What to produce —
Extract every line that includes the string "before".

Material to process —

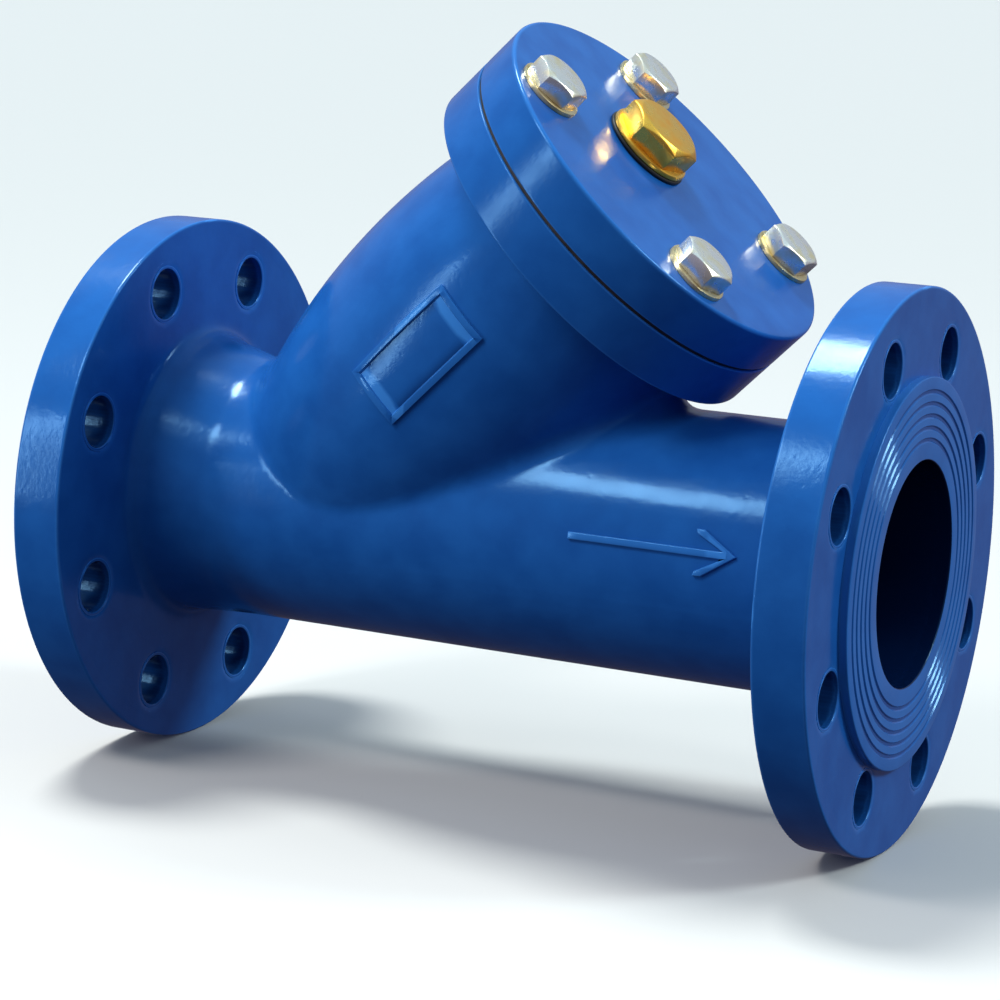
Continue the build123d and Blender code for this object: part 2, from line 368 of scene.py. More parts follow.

---

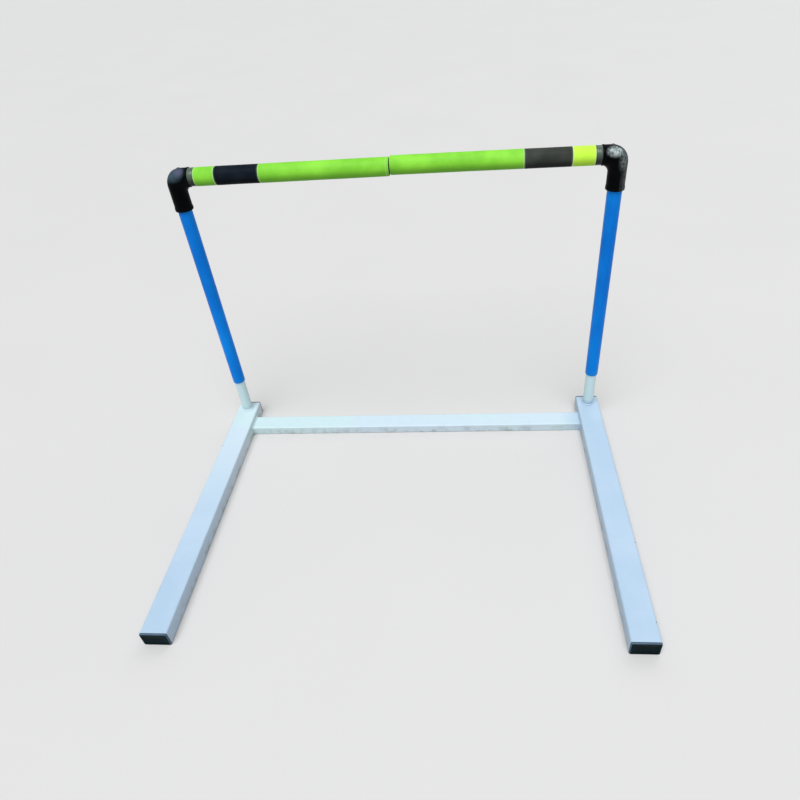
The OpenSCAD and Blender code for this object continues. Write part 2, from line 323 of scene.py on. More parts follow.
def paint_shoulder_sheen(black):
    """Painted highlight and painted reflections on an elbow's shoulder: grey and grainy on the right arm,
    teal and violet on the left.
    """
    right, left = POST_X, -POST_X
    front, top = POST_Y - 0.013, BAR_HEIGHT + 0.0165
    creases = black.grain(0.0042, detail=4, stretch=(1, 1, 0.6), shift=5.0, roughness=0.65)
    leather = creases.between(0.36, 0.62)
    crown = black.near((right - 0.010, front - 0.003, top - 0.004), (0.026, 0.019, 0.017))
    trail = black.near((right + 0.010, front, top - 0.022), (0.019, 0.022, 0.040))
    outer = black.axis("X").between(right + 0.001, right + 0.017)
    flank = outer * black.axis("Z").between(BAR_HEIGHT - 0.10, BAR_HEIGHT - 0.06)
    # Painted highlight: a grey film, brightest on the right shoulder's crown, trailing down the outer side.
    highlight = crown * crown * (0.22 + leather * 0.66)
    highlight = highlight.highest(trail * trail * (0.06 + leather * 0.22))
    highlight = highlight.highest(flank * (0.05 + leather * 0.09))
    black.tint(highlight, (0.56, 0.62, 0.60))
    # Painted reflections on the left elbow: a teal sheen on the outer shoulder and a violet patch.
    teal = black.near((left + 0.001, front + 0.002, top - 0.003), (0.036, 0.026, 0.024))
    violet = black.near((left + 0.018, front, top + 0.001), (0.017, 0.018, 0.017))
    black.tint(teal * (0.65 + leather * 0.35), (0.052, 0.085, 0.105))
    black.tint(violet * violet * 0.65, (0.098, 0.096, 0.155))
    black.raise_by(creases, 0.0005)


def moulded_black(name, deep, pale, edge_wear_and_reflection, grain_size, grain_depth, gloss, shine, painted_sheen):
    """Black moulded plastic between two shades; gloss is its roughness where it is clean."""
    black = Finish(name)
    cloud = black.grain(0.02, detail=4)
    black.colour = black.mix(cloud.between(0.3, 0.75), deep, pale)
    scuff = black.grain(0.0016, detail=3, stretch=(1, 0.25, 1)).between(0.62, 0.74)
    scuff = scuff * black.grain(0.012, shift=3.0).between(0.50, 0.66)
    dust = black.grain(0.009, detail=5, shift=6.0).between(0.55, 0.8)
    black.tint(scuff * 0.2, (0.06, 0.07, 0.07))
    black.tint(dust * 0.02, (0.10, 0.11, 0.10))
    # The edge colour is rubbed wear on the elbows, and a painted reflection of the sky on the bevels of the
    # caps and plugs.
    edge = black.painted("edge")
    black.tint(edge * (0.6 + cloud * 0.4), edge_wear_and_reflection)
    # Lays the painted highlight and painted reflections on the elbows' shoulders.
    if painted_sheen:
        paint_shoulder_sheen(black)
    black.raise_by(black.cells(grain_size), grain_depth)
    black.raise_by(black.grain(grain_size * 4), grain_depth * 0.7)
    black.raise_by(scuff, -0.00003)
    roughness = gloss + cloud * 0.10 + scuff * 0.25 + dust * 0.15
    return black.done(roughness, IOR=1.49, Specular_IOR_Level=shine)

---

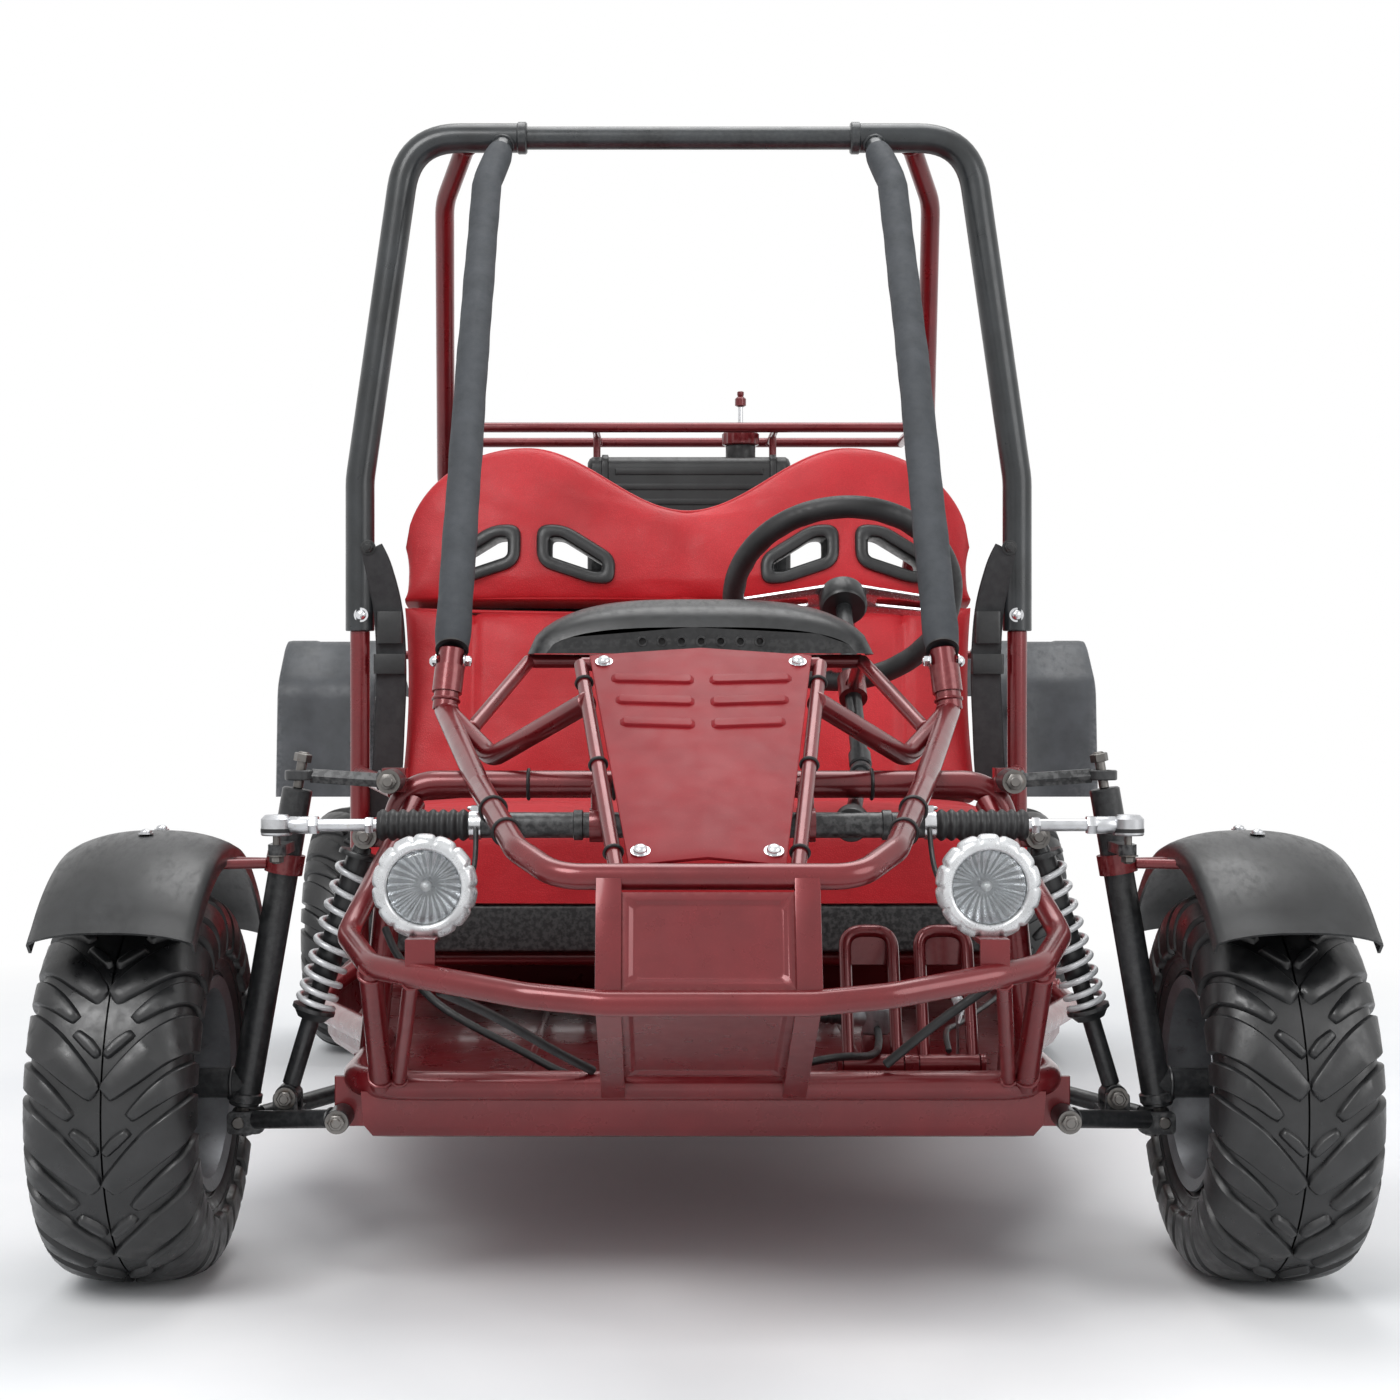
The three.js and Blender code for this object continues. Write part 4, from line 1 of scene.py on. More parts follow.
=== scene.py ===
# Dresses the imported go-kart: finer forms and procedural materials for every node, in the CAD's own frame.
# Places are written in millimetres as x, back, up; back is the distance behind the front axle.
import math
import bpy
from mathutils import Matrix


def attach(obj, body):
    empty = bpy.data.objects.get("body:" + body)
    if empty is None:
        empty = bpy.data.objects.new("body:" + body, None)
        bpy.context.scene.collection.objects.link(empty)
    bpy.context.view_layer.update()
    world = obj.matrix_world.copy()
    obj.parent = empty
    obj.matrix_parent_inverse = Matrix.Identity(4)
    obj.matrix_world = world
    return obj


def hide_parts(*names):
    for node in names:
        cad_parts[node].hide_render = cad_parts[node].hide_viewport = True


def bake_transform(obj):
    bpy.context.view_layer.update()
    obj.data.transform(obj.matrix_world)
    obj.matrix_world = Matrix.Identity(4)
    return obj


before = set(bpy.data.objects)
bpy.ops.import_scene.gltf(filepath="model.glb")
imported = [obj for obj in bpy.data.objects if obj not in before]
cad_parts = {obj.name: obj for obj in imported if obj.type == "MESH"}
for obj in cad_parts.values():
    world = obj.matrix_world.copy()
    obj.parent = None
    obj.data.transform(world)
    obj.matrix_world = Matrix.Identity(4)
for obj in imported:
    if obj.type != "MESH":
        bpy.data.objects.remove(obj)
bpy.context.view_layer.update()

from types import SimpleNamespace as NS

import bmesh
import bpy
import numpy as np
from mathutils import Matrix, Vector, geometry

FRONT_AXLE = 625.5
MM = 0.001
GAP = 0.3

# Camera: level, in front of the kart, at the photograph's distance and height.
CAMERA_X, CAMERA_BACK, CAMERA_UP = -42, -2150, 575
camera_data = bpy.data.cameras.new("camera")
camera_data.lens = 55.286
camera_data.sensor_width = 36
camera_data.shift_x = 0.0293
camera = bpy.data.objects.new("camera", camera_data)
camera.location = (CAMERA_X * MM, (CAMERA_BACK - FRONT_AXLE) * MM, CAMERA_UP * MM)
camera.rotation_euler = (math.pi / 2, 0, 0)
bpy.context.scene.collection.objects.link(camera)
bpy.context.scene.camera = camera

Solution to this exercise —
before = set(bpy.data.objects)
imported = [obj for obj in bpy.data.objects if obj not in before]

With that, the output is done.